Pour Donald Trump, le vote à la Chambre n’est qu’«une tentative de coup d’État illégale et partisane», motivée par le ressentiment. «Vous êtes incapable d’accepter le verdict des urnes» de 2016, écrit-il encore, en référence à sa victoire électorale qui avait déjoué la plupart des pronostics.
Tout en se présentant comme la victime d’une «croisade vicieuse», Donald Trump se dit certain de sortir conforté de cette séquence politique: «Je n’ai aucun doute sur le fait que le peuple américain vous tiendra responsable, avec les démocrates, lors de l’élection de 2020».
Car le président septuagénaire veut transformer cette épreuve en victoire politique.
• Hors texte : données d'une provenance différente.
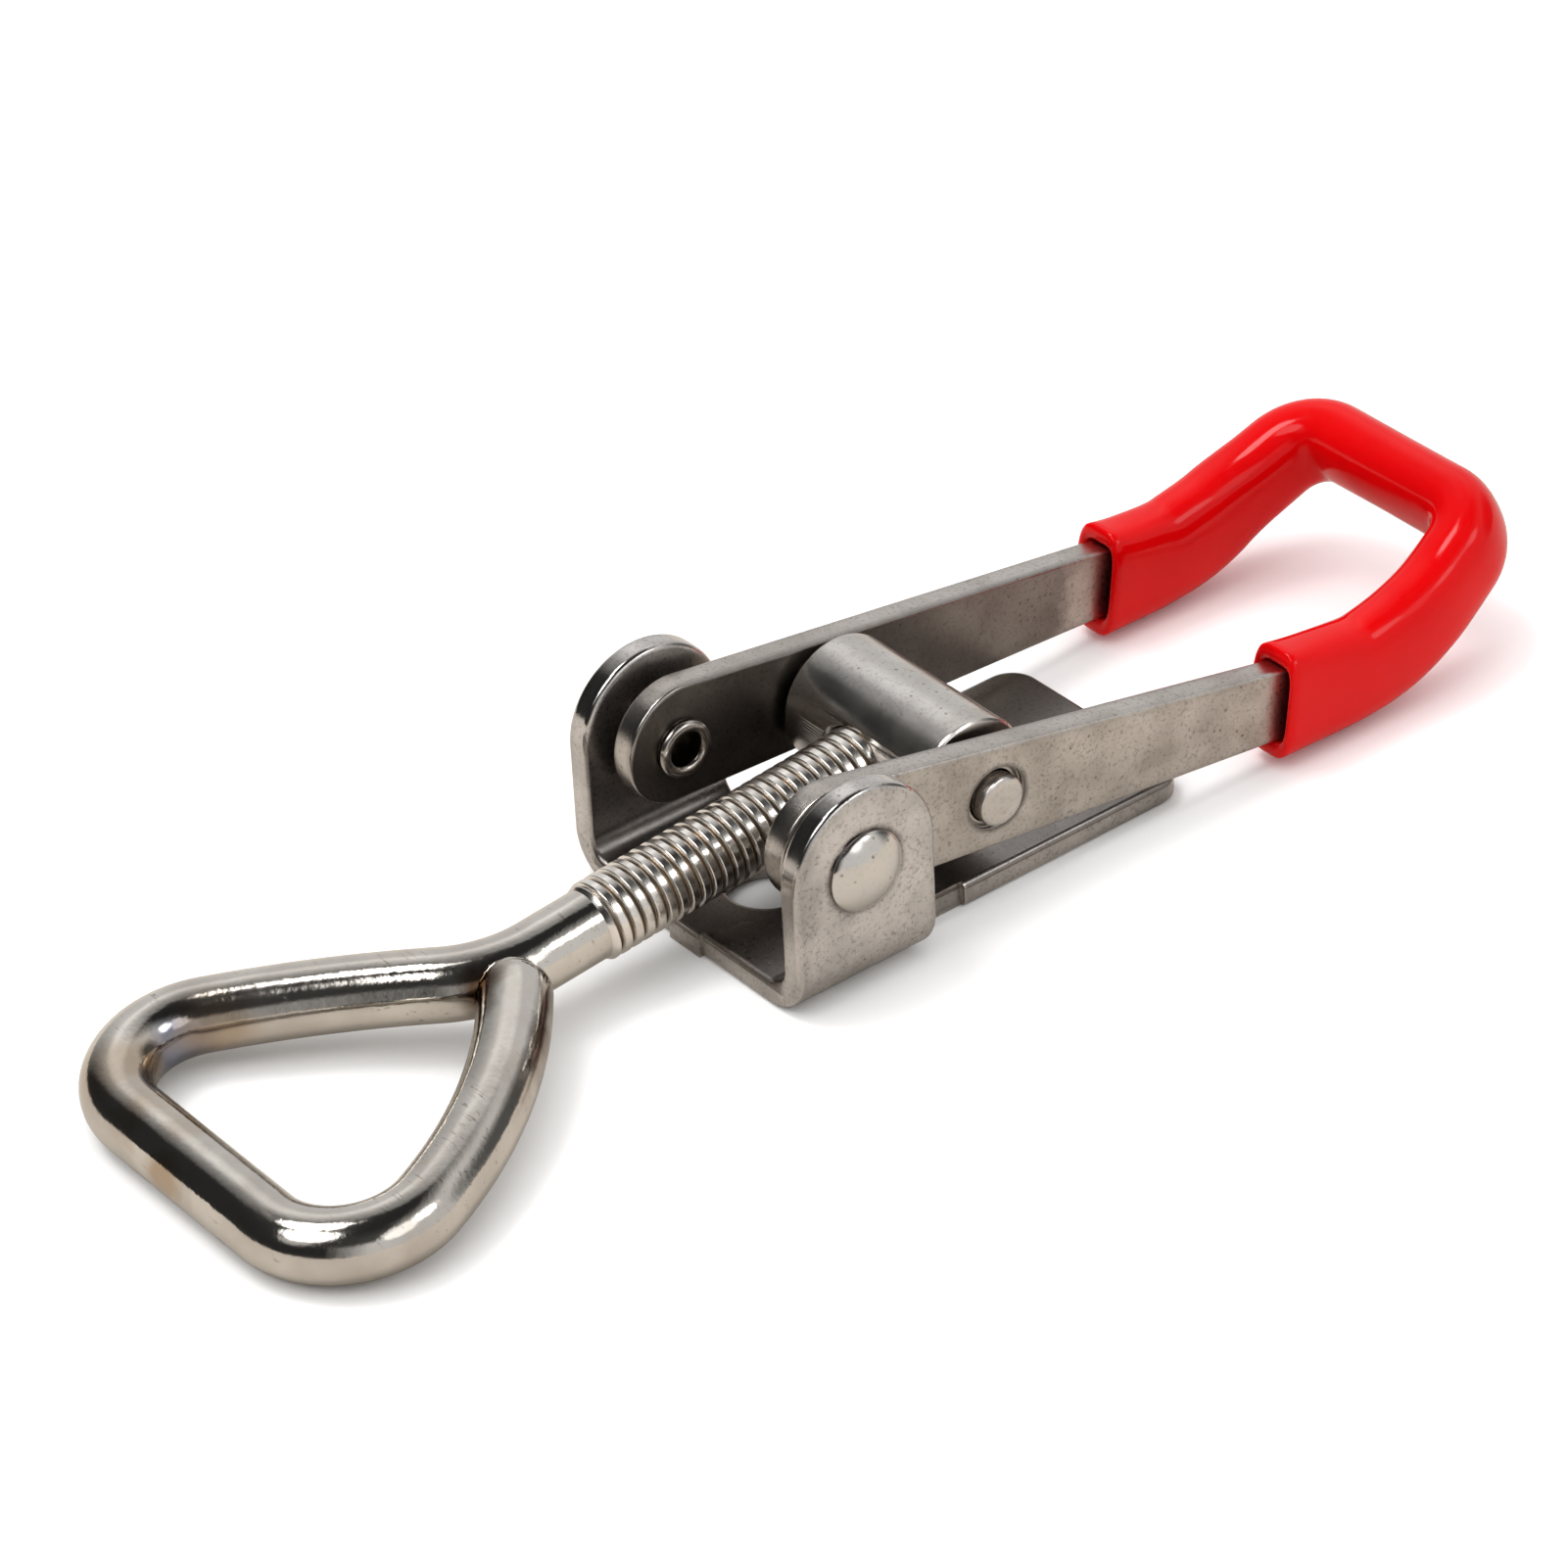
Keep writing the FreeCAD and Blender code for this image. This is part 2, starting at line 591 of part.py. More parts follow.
# Pivot rivets: a domed head outside the ear and a flared hollow end inside the arm
head = size("head_radius")
head_high = size("head_high") - size("head_edge")
dome = (head * head + head_high * head_high) / (head_high * 2)
shank = size("rivet_shank")
flare_y = fore - half_bar - size("flare_gap")
flare_end = flare_y - size("flare_long")
bore = size("bore_radius")
flare = size("flare_radius")
flare_edge = size("flare_edge")
for side, word in ((-1, "near"), (1, "far")):
    rivet = new_body(f"pivot_rivet_{word}", (pivot_x, ZERO, pivot_z))
    outline = new_sketch(rivet, f"{word}_rivet_outline", "XY_Plane")
    rim_y = ear_half + size("head_edge")
    top_y = ear_half + size("head_high")
    draw_path(outline, (ZERO, top_y * side), [
        (head, rim_y * side, dome, -side), (head, ear_half * side), (shank, ear_half * side),
        (shank, flare_y * side), (flare, (flare_y - flare_edge) * side),
        (flare, (flare_end + flare_edge) * side), (flare - flare_edge, flare_end * side),
        (bore + size("lip_wide"), flare_end * side), (bore, (flare_end + size("lip_deep")) * side),
        (bore, (flare_end + size("bore_deep")) * side), (ZERO, (flare_end + size("bore_deep")) * side),
        (ZERO, top_y * side)])
    spin(rivet, f"{word}_rivet", outline)

# Barrel: turned cross pin with a stub at each end and a tapped hole for the rod
barrel = new_body("trunnion", (barrel_x, ZERO, barrel_z), DOWN_Y, rod_tilt)
big = size("barrel_radius")
arm_level = fore + spread * reach
big_half = arm_level - half_bar - size("barrel_gap")
chamfer = size("barrel_edge")
pin = size("pin_radius")
pin_end = arm_level + half_bar + size("pin_proud")
pin_edge = size("pin_edge")
turned = new_sketch(barrel, "barrel_outline", "XY_Plane")
draw_path(turned, (ZERO, -pin_end), [
    (pin - pin_edge, -pin_end), (pin, pin_edge - pin_end), (pin, -big_half), (big - chamfer, -big_half),
    (big, chamfer - big_half), (big, big_half - chamfer), (big - chamfer, big_half), (pin, big_half),
    (pin, pin_end - pin_edge), (pin - pin_edge, pin_end), (ZERO, pin_end), (ZERO, -pin_end)])
spin(barrel, "barrel", turned)
tapped = new_sketch(barrel, "tap_outline", "YZ_Plane", (ZERO, ZERO, big + slack * 2))
draw_circle(tapped, ZERO, ZERO, size("tap_radius"))
cut(barrel, "tapped_hole", tapped, big * 2 + slack * 4)
front_mouth = new_sketch(barrel, "front_mouth_outline", "YZ_Plane", (ZERO, ZERO, size("tap_sink") - big))
draw_circle(front_mouth, ZERO, ZERO, size("tap_mouth"))
cut(barrel, "front_mouth", front_mouth, size("tap_sink") + slack * 2)
rear_mouth = new_sketch(barrel, "rear_mouth_outline", "YZ_Plane", (ZERO, ZERO, big + slack * 2))
draw_circle(rear_mouth, ZERO, ZERO, size("tap_mouth"))
cut(barrel, "rear_mouth", rear_mouth, size("tap_sink") + slack * 2)

# Hook: one rod, bent round to a three sided loop whose free end butts on the shank
hook = new_body("hook_wire", (barrel_x, ZERO, barrel_z), DOWN_Y, rod_tilt)
wire = size("wire_radius")
rod_front = size("shank_plain") - size("neck_reach")

# Front of the loop: from the middle of the far leg round to the tip of the near leg
loop_path = new_sketch(hook, "loop_path", "XY_Plane")
draw_path(loop_path, join_point, [
    far_point + (far_round, 1), front_point + (far_corner, 1), near_point,
    back_point + (near_corner, 1), butt_point + (near_round, 1), tip_point], closed=False)
loop_base = (join_point[1], ZERO, join_point[0])
loop_section = new_sketch(hook, "loop_section", "YZ_Plane", loop_base, DOWN_Y, half_bowed)
draw_circle(loop_section, ZERO, ZERO, wire)
sweep(hook, "loop", loop_section, loop_path)

# The tip is cut to lie along the neck with a narrow gap
relief_path = new_sketch(hook, "relief_path", "XY_Plane")
draw_path(relief_path, (rod_front, ZERO), [
    neck_point, leg_point + (neck, -1)], closed=False)
relief_section = new_sketch(hook, "relief_section", "YZ_Plane", (ZERO, ZERO, rod_front))
draw_circle(relief_section, ZERO, ZERO, wire + size("butt_gap"))
before = hook.Shape.Volume
relief = hook.newObject("PartDesign::SubtractivePipe", "tip_relief")
relief.Profile = relief_section
relief.Spine = relief_path
doc.recompute()
removed(relief, before, "tip_relief")

# Shank, neck bend and far leg
shank_path = new_sketch(hook, "shank_path", "XY_Plane")
draw_path(shank_path, (rod_front, ZERO), [
    neck_point, leg_point + (neck, -1), join_point + (far_round, 1)], closed=False)
shank_section = new_sketch(hook, "shank_section", "YZ_Plane", (ZERO, ZERO, rod_front))
draw_circle(shank_section, ZERO, ZERO, wire)
sweep(hook, "shank", shank_section, shank_path)

# Threaded end, drawn at its outer diameter
screw = size("thread_radius")
edge = size("thread_edge")
stud_front = rod_front - size("run_out")
rod_rear = size("thread_aft")
rod = new_body("hook_stud", (barrel_x, ZERO, barrel_z), DOWN_Y, rod_tilt)
stud = new_sketch(rod, "stud_outline", "XY_Plane")
draw_path(stud, (stud_front, ZERO), [
    (rod_rear, ZERO), (rod_rear, -(screw - edge)), (rod_rear - edge, -screw), (rod_front, -screw),
    (stud_front, -(wire - size("run_step"))), (stud_front, ZERO)])
stud_turn = rod.newObject("PartDesign::Revolution", "stud")
stud_turn.Profile = stud
stud_turn.ReferenceAxis = (stud, ["H_Axis"])
stud_turn.Angle = 360
doc.recompute()
whole_hook = doc.addObject("Part::Fuse", "hook_rod")
whole_hook.Label = "hook_rod"
whole_hook.Base = hook
whole_hook.Tool = rod
whole_hook.Refine = True
doc.recompute()

PIECES = {
    "base_bracket": base,
    "handle_bar": bar,
    "grip_sleeve": sleeve,
    "pivot_rivet_near": doc.getObject("pivot_rivet_near"),
    "pivot_rivet_far": doc.getObject("pivot_rivet_far"),
    "trunnion": barrel,
    "hook_rod": whole_hook,
}

for item in doc.Objects:
    if "Invalid" in item.State or "Error" in item.State:
        raise RuntimeError(f"{item.Label} failed: {item.State}")
os.makedirs("parts", exist_ok=True)
for name, piece in PIECES.items():
    shape = piece.Shape
    if shape.isNull() or not shape.isValid() or len(shape.Solids) != 1:
        raise RuntimeError(f"{name} is not one valid solid")
    box = shape.BoundBox
    print(f"{name}: {shape.Volume / 1000:.3f} cm3, x {box.XMin:.2f} {box.XMax:.2f},"
          f" y {box.YMin:.2f} {box.YMax:.2f}, z {box.ZMin:.2f} {box.ZMax:.2f}")
    shape.exportStep(f"parts/{name}.step")
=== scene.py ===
import math

import bmesh
import bpy
from mathutils import Matrix, Vector, noise


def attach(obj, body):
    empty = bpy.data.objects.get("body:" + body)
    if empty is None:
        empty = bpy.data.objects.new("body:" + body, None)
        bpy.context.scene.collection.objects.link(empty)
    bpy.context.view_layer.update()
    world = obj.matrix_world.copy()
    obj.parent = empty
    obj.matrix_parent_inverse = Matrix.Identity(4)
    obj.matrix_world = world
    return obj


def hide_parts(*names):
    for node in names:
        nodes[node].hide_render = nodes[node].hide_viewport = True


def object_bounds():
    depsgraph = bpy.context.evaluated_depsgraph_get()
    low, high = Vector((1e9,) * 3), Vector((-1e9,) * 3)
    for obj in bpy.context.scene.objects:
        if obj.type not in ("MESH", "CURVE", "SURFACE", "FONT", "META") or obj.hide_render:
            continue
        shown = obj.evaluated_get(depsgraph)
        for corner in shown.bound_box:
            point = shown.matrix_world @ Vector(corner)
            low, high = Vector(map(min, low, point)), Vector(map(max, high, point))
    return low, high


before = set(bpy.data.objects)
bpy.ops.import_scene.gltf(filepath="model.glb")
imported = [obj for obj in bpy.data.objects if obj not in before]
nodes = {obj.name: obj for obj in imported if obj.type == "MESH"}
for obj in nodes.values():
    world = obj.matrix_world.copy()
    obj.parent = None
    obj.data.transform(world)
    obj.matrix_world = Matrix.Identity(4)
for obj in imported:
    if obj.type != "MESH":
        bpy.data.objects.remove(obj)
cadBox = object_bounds()
print("stage: frame loaded")

mm = 0.001
everywhere = 99.0  # farther out than any face of the part

# tones of the finishes, linear
tones = {
    "bracket": (0.66, 0.63, 0.61),
    "bracketDark": (0.44, 0.42, 0.405),
    "bar": (0.565, 0.525, 0.485),
    "barDark": (0.40, 0.36, 0.325),
    "edge": (0.74, 0.70, 0.66),
    "thread": (0.84, 0.80, 0.75),
    "rivet": (0.64, 0.615, 0.59),
    "turned": (0.54, 0.50, 0.455),
    "polished": (0.68, 0.645, 0.59),
    "tan": (0.40, 0.28, 0.165),
    "brown": (0.12, 0.065, 0.03),
    # sootAndShade: real soot specks, and the painted shade of inner faces, rings and edge bands
    "sootAndShade": (0.10, 0.085, 0.075),
    "groove": (0.13, 0.095, 0.065),
    "blue": (0.16, 0.20, 0.30),
    "red": (0.61, 0.001, 0.002),
    "redDeep": (0.54, 0.001, 0.002),
    # redPaintedShade: painted shade deep in the sleeve's mouths
    "redPaintedShade": (0.30, 0.001, 0.002),
    "redSpeck": (0.9, 0.45, 0.40),
    "paper": (0.94, 0.935, 0.93),
    "paperDim": (0.50, 0.46, 0.415),
    "paperTan": (0.58, 0.54, 0.49),
    "light": (1.0, 1.0, 1.0),
}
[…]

Dans un pays polarisé, divisé comme jamais, il pense qu’il peut galvaniser sa base et, grâce à la réussite de l’économie américaine, arracher sa réélection le 3 novembre prochain.
Il affirme, et les républicains avec lui, que la procédure de destitution est de moins en moins populaire auprès des Américains.
Les sondages offrent un tableau nuancé. Mais certains l’encouragent dans cette stratégie consistant à nier en bloc toutes les accusations et à affirmer que tout cela n’est qu’une manoeuvre politicienne visant à avoir sa peau.
Selon l’une de ces enquêtes, son taux d’approbation n’a jamais été aussi élevé depuis le début de sa présidence. Pour une autre, il battrait n’importe lequel de ses opposants démocrates potentiels à la présidentielle.
Donald Trump appuiera ce message dès mercredi soir, lors d’un meeting de campagne à Battle Creek, dans le Michigan, l’un des Etats où se jouera la présidentielle de 2020.
Pour les démocrates, le milliardaire républicain a trahi le serment de sa fonction. «Pire que Nixon», ne cessent-ils de répéter. Et Nancy Pelosi dit n’avoir eu d’autre choix que de lancer, le 24 septembre, cette procédure de destitution.
«Bien tristement, les faits ont montré clairement que le président a abusé de ses pouvoirs pour son bénéfice politique personnel et qu’il a fait entrave au Congrès», a-t-elle expliqué.
En cause, un chantage auquel le milliardaire républicain et quelques-uns de ses proches auraient soumis le président ukrainien Volodymyr Zelensky.
Le 25 juillet, un échange téléphonique entre les deux dirigeants met le feu au poudre.
Donald Trump demande à ce président novice en politique, en proie à un conflit armé avec la Russie, d’annoncer une enquête anti-corruption contre le démocrate Joe Biden et son fils Hunter, ex-membre du Conseil d’administration d’une entreprise gazière ukrainienne.
Ancien vice-président, Joe Biden mène la danse dans la primaire démocrate pour l’élection présidentielle et apparaît comme l’adversaire le plus dangereux pour le sortant républicain.
Un faisceau d’informations concordantes et de témoignages semble de plus attester qu’un lien avait été établi entre une annonce éventuelle de ces investigations et le déboursement d’une aide militaire américaine pour l’Ukraine.
«Si ce qu’il a fait n’est pas passible d’une mise en accusation, je ne sais pas ce qui peut l’être», a estimé mercredi l’élu démocrate Jim McGovern.
Nancy Pelosi présidera cette séance historique. Bientôt octogénaire, rompue aux arcanes de la politique américaine, l’élue de Californie sait que la procédure est risquée pour les démocrates, qui parasitent ainsi leur campagne pour les primaires à 50 jours des premiers votes dans l’Iowa.
Elle avait longtemps résisté à la pression de sa base pour lancer une procédure d’«impeachment» contre Donald Trump, lorsque celui-ci était aux prises avec l’affaire russe, celle des ingérences de Moscou dans l’élection de 2016.